» Task to carry out
What follows is a set of records, each of which is to be written out exactly.

Parts and joints as JSON
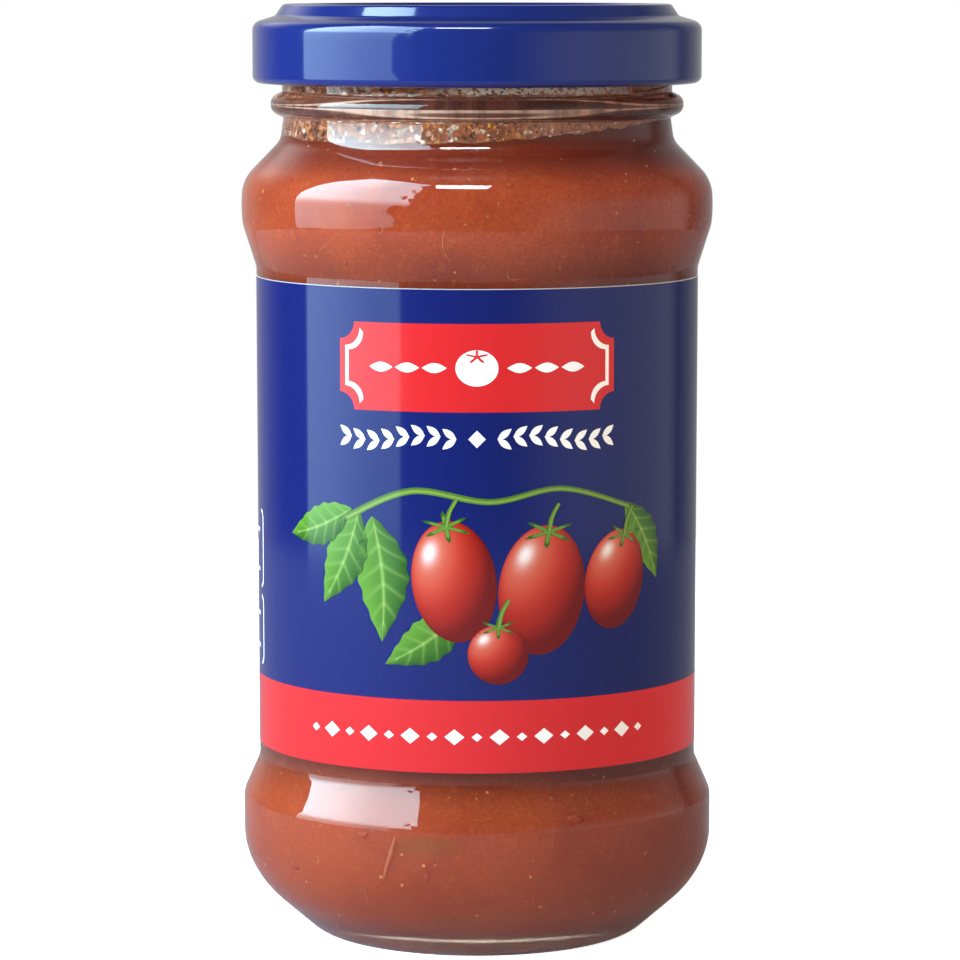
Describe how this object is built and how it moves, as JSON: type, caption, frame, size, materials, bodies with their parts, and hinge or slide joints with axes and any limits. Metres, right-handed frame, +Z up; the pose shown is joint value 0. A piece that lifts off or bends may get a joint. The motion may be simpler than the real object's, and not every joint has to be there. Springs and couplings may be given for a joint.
{
  "type": "tomato sauce jar",
  "caption": "Shut glass jar of tomato sauce with a waisted body, a blue lug lid and a wrap-round label, standing on its base.",
  "frame": {"origin": "centre of the standing ring under the base", "axes": "+Z up along the jar's axis to the lid, -Y towards the front of the label, +X to the right of the front"},
  "size_m": [0.0732, 0.0732, 0.1449],
  "materials": {
    "clear_glass": "clear, smooth, faintly green in its thickness",
    "tomato_sauce": "thick cooked tomato sauce with fine pulp, specks and oil",
    "lid_enamel": "glossy royal blue enamel on pressed steel",
    "label_paper": "satin coated paper printed navy with a red band"
  },
  "bodies": {
    "root": {"glass_jar": "clear_glass", "sauce": "tomato_sauce", "lid": "lid_enamel", "label": "label_paper"}
  },
  "joints": []
}
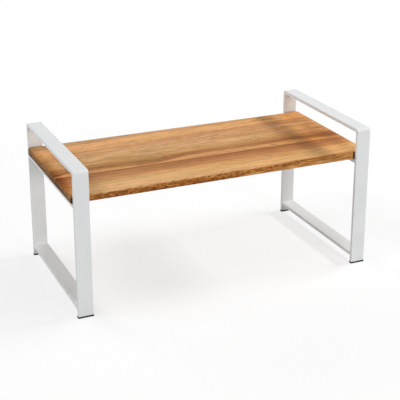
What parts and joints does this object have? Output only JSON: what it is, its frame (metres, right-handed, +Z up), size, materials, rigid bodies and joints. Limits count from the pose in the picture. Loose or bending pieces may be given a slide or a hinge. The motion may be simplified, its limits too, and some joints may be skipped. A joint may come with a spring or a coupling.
{
  "type": "shelf riser",
  "caption": "Free-standing shelf riser: a wooden board between two white flat-bar side frames whose top rails stand above the board as handles.",
  "frame": {"origin": "on the floor, under the middle of the board", "axes": "+X along the board, from the left side frame to the right one; +Y from the front edge to the rear edge; +Z up"},
  "size_m": [0.4, 0.2008, 0.187],
  "materials": {
    "acacia_board": "oiled, satin, edge-glued",
    "white_powder_coat": "white powder coat, satin",
    "foot_pads": "matt black",
    "screws": "zinc plated"
  },
  "bodies": {
    "root": {"front_stave": "acacia_board", "middle_stave": "acacia_board", "rear_stave": "acacia_board", "left_front_post": "white_powder_coat", "left_rear_post": "white_powder_coat", "left_top_rail": "white_powder_coat", "left_shelf_rail": "white_powder_coat", "left_foot_rail": "white_powder_coat", "left_front_pad": "foot_pads", "left_rear_pad": "foot_pads", "right_front_post": "white_powder_coat", "right_rear_post": "white_powder_coat", "right_top_rail": "white_powder_coat", "right_shelf_rail": "white_powder_coat", "right_foot_rail": "white_powder_coat", "right_front_pad": "foot_pads", "right_rear_pad": "foot_pads", "board_screws": "screws"}
  },
  "joints": []
}
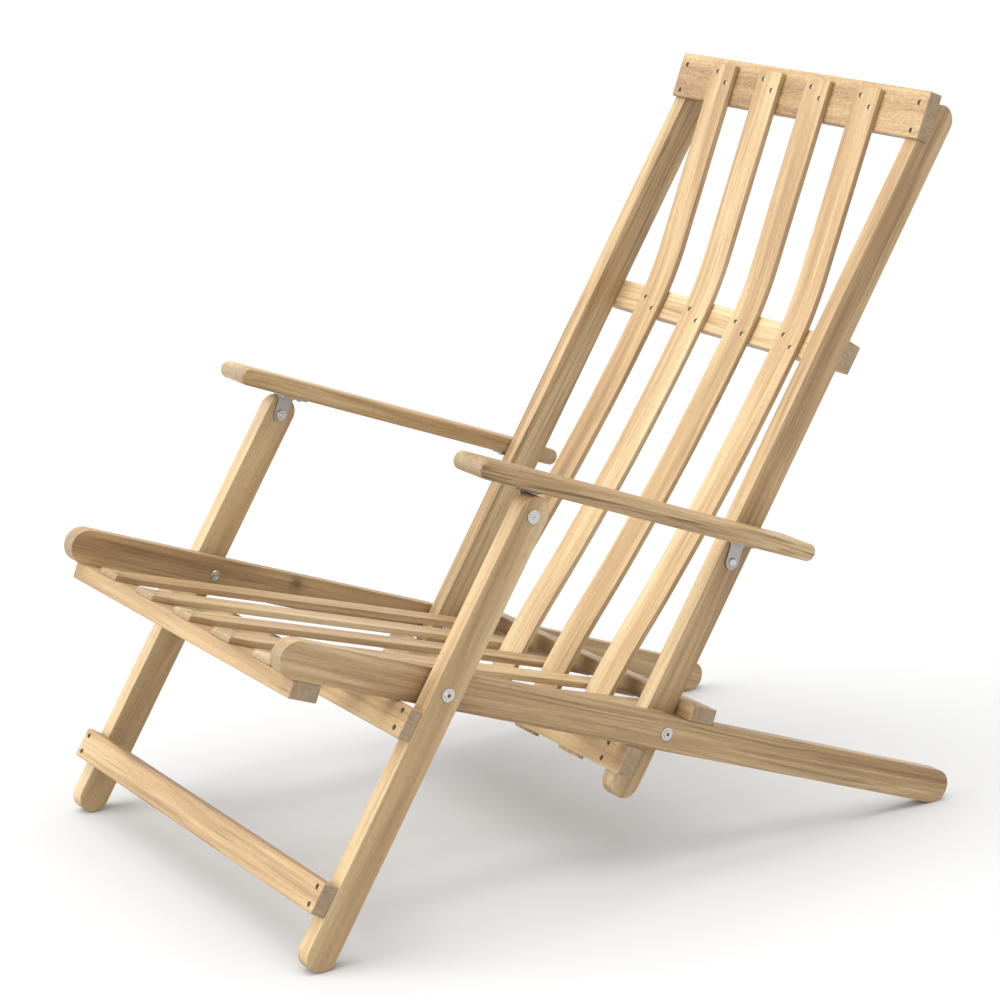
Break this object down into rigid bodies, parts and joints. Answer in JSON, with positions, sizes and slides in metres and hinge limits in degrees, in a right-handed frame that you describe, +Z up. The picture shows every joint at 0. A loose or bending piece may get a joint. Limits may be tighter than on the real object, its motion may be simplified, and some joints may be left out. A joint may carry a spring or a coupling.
{
  "type": "folding deck chair",
  "caption": "Slatted deck chair of flat teak boards: back, legs and slender armrests turn together on pivots, so that it folds flat on to its own seat",
  "frame": {"origin": "on the floor, under the middle of the open chair's bounding box", "axes": "+Z up; -Y is the way the sitter faces; +X is the sitter's left, so the seat rails run along Y"},
  "size_m": [0.626, 1.014, 0.9464],
  "materials": {
    "teak": "satin",
    "slat_teak": "satin",
    "stainless": "satin",
    "spacer": "matte"
  },
  "bodies": {
    "seat_frame": {"left_seat_rail": "teak", "right_seat_rail": "teak", "seat_front_bar": "teak", "seat_rear_bar": "teak", "seat_slat_1": "slat_teak", "seat_slat_2": "slat_teak", "seat_slat_3": "slat_teak", "seat_slat_4": "slat_teak", "seat_slat_5": "slat_teak", "seat_front_bar_screws": "stainless", "seat_rear_bar_screws": "stainless", "seat_slat_front_screws": "stainless", "seat_slat_rear_screws": "stainless", "leg_bolts": "stainless", "leg_nuts": "stainless", "leg_spacers": "spacer", "back_bolts": "stainless", "back_nuts": "stainless", "back_spacers": "spacer"},
    "leg_frame": {"left_leg": "teak", "right_leg": "teak", "lower_leg_bar": "teak", "upper_leg_bar": "teak", "lower_leg_bar_screws": "stainless", "upper_leg_bar_screws": "stainless"},
    "back_frame": {"left_back_rail": "teak", "right_back_rail": "teak", "back_top_bar": "teak", "back_mid_bar": "teak", "back_bottom_bar": "teak", "back_slat_1": "slat_teak", "back_slat_2": "slat_teak", "back_slat_3": "slat_teak", "back_slat_4": "slat_teak", "back_top_bar_screws": "stainless", "back_mid_bar_screws": "stainless", "back_bottom_bar_screws": "stainless", "back_slat_top_screws": "stainless", "back_slat_mid_screws": "stainless", "back_slat_bottom_screws": "stainless"},
    "left_arm": {"left_armrest": "teak", "left_arm_front_bracket": "stainless", "left_arm_rear_bracket": "stainless", "left_arm_screws": "stainless", "left_arm_front_bolt": "stainless", "left_arm_rear_bolt": "stainless", "left_arm_nuts": "stainless"},
    "right_arm": {"right_armrest": "teak", "right_arm_front_bracket": "stainless", "right_arm_rear_bracket": "stainless", "right_arm_screws": "stainless", "right_arm_front_bolt": "stainless", "right_arm_rear_bolt": "stainless", "right_arm_nuts": "stainless"}
  },
  "joints": [
    {"name": "back_fold", "type": "hinge", "parent": "seat_frame", "child": "back_frame", "pos_m": [0, 0.03566, 0.18355], "axis": [1, 0, 0], "range_deg": [0, 98]},
    {"name": "leg_fold", "type": "hinge", "parent": "seat_frame", "child": "leg_frame", "pos_m": [0, -0.30306, 0.3055], "axis": [1, 0, 0], "range_deg": [0, 98]},
    {"name": "left_arm_swing", "type": "hinge", "parent": "leg_frame", "child": "left_arm", "pos_m": [0, -0.18648, 0.50145], "axis": [1, 0, 0], "range_deg": [-98, 0]},
    {"name": "right_arm_swing", "type": "hinge", "parent": "leg_frame", "child": "right_arm", "pos_m": [0, -0.18648, 0.50145], "axis": [1, 0, 0], "range_deg": [-98, 0]}
  ],
  "couplings": [
    {"joint": "leg_fold", "follows": "back_fold", "ratio": 1},
    {"joint": "left_arm_swing", "follows": "back_fold", "ratio": -1},
    {"joint": "right_arm_swing", "follows": "back_fold", "ratio": -1}
  ]
}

» Answer to the exercise
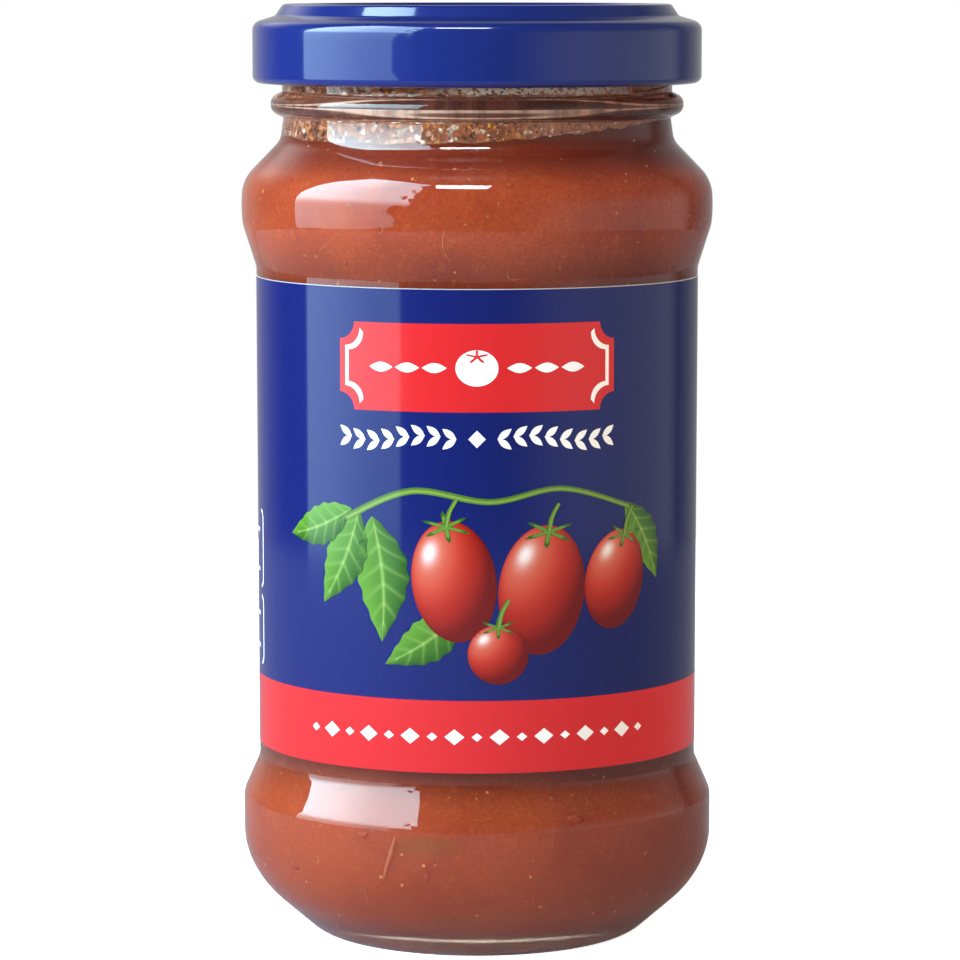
Describe how this object is built and how it moves, as JSON: type, caption, frame, size, materials, bodies with their parts, and hinge or slide joints with axes and any limits. Metres, right-handed frame, +Z up; the pose shown is joint value 0. A piece that lifts off or bends may get a joint. The motion may be simpler than the real object's, and not every joint has to be there. Springs and couplings may be given for a joint.
{
  "type": "tomato sauce jar",
  "caption": "Shut glass jar of tomato sauce with a waisted body, a blue lug lid and a wrap-round label, standing on its base.",
  "frame": {"origin": "centre of the standing ring under the base", "axes": "+Z up along the jar's axis to the lid, -Y towards the front of the label, +X to the right of the front"},
  "size_m": [0.0732, 0.0732, 0.1449],
  "materials": {
    "clear_glass": "clear, smooth, faintly green in its thickness",
    "tomato_sauce": "thick cooked tomato sauce with fine pulp, specks and oil",
    "lid_enamel": "glossy royal blue enamel on pressed steel",
    "label_paper": "satin coated paper printed navy with a red band"
  },
  "bodies": {
    "root": {"glass_jar": "clear_glass", "sauce": "tomato_sauce", "lid": "lid_enamel", "label": "label_paper"}
  },
  "joints": []
}
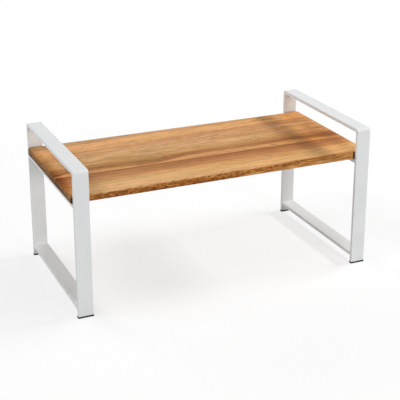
What parts and joints does this object have? Output only JSON: what it is, its frame (metres, right-handed, +Z up), size, materials, rigid bodies and joints. Limits count from the pose in the picture. Loose or bending pieces may be given a slide or a hinge. The motion may be simplified, its limits too, and some joints may be skipped. A joint may come with a spring or a coupling.
{
  "type": "shelf riser",
  "caption": "Free-standing shelf riser: a wooden board between two white flat-bar side frames whose top rails stand above the board as handles.",
  "frame": {"origin": "on the floor, under the middle of the board", "axes": "+X along the board, from the left side frame to the right one; +Y from the front edge to the rear edge; +Z up"},
  "size_m": [0.4, 0.2008, 0.187],
  "materials": {
    "acacia_board": "oiled, satin, edge-glued",
    "white_powder_coat": "white powder coat, satin",
    "foot_pads": "matt black",
    "screws": "zinc plated"
  },
  "bodies": {
    "root": {"front_stave": "acacia_board", "middle_stave": "acacia_board", "rear_stave": "acacia_board", "left_front_post": "white_powder_coat", "left_rear_post": "white_powder_coat", "left_top_rail": "white_powder_coat", "left_shelf_rail": "white_powder_coat", "left_foot_rail": "white_powder_coat", "left_front_pad": "foot_pads", "left_rear_pad": "foot_pads", "right_front_post": "white_powder_coat", "right_rear_post": "white_powder_coat", "right_top_rail": "white_powder_coat", "right_shelf_rail": "white_powder_coat", "right_foot_rail": "white_powder_coat", "right_front_pad": "foot_pads", "right_rear_pad": "foot_pads", "board_screws": "screws"}
  },
  "joints": []
}
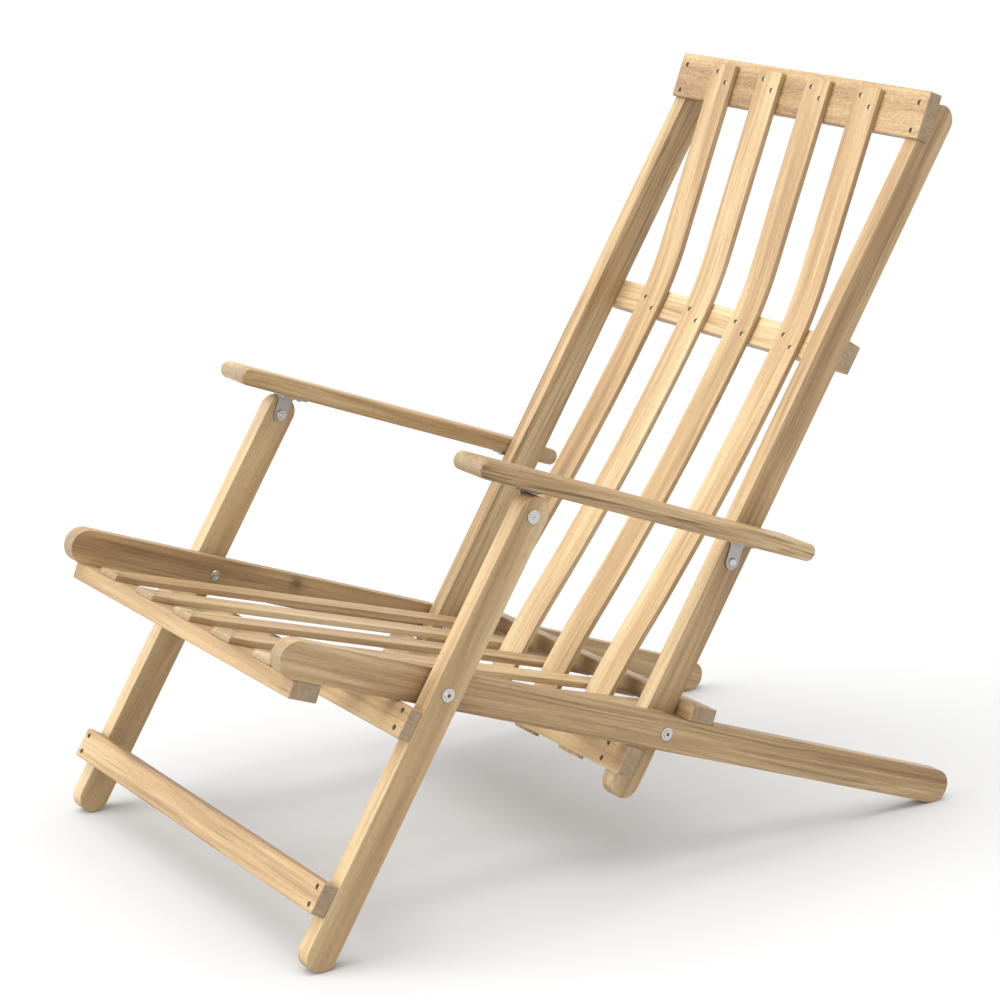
Break this object down into rigid bodies, parts and joints. Answer in JSON, with positions, sizes and slides in metres and hinge limits in degrees, in a right-handed frame that you describe, +Z up. The picture shows every joint at 0. A loose or bending piece may get a joint. Limits may be tighter than on the real object, its motion may be simplified, and some joints may be left out. A joint may carry a spring or a coupling.
{
  "type": "folding deck chair",
  "caption": "Slatted deck chair of flat teak boards: back, legs and slender armrests turn together on pivots, so that it folds flat on to its own seat",
  "frame": {"origin": "on the floor, under the middle of the open chair's bounding box", "axes": "+Z up; -Y is the way the sitter faces; +X is the sitter's left, so the seat rails run along Y"},
  "size_m": [0.626, 1.014, 0.9464],
  "materials": {
    "teak": "satin",
    "slat_teak": "satin",
    "stainless": "satin",
    "spacer": "matte"
  },
  "bodies": {
    "seat_frame": {"left_seat_rail": "teak", "right_seat_rail": "teak", "seat_front_bar": "teak", "seat_rear_bar": "teak", "seat_slat_1": "slat_teak", "seat_slat_2": "slat_teak", "seat_slat_3": "slat_teak", "seat_slat_4": "slat_teak", "seat_slat_5": "slat_teak", "seat_front_bar_screws": "stainless", "seat_rear_bar_screws": "stainless", "seat_slat_front_screws": "stainless", "seat_slat_rear_screws": "stainless", "leg_bolts": "stainless", "leg_nuts": "stainless", "leg_spacers": "spacer", "back_bolts": "stainless", "back_nuts": "stainless", "back_spacers": "spacer"},
    "leg_frame": {"left_leg": "teak", "right_leg": "teak", "lower_leg_bar": "teak", "upper_leg_bar": "teak", "lower_leg_bar_screws": "stainless", "upper_leg_bar_screws": "stainless"},
    "back_frame": {"left_back_rail": "teak", "right_back_rail": "teak", "back_top_bar": "teak", "back_mid_bar": "teak", "back_bottom_bar": "teak", "back_slat_1": "slat_teak", "back_slat_2": "slat_teak", "back_slat_3": "slat_teak", "back_slat_4": "slat_teak", "back_top_bar_screws": "stainless", "back_mid_bar_screws": "stainless", "back_bottom_bar_screws": "stainless", "back_slat_top_screws": "stainless", "back_slat_mid_screws": "stainless", "back_slat_bottom_screws": "stainless"},
    "left_arm": {"left_armrest": "teak", "left_arm_front_bracket": "stainless", "left_arm_rear_bracket": "stainless", "left_arm_screws": "stainless", "left_arm_front_bolt": "stainless", "left_arm_rear_bolt": "stainless", "left_arm_nuts": "stainless"},
    "right_arm": {"right_armrest": "teak", "right_arm_front_bracket": "stainless", "right_arm_rear_bracket": "stainless", "right_arm_screws": "stainless", "right_arm_front_bolt": "stainless", "right_arm_rear_bolt": "stainless", "right_arm_nuts": "stainless"}
  },
  "joints": [
    {"name": "back_fold", "type": "hinge", "parent": "seat_frame", "child": "back_frame", "pos_m": [0, 0.03566, 0.18355], "axis": [1, 0, 0], "range_deg": [0, 98]},
    {"name": "leg_fold", "type": "hinge", "parent": "seat_frame", "child": "leg_frame", "pos_m": [0, -0.30306, 0.3055], "axis": [1, 0, 0], "range_deg": [0, 98]},
    {"name": "left_arm_swing", "type": "hinge", "parent": "leg_frame", "child": "left_arm", "pos_m": [0, -0.18648, 0.50145], "axis": [1, 0, 0], "range_deg": [-98, 0]},
    {"name": "right_arm_swing", "type": "hinge", "parent": "leg_frame", "child": "right_arm", "pos_m": [0, -0.18648, 0.50145], "axis": [1, 0, 0], "range_deg": [-98, 0]}
  ],
  "couplings": [
    {"joint": "leg_fold", "follows": "back_fold", "ratio": 1},
    {"joint": "left_arm_swing", "follows": "back_fold", "ratio": -1},
    {"joint": "right_arm_swing", "follows": "back_fold", "ratio": -1}
  ]
}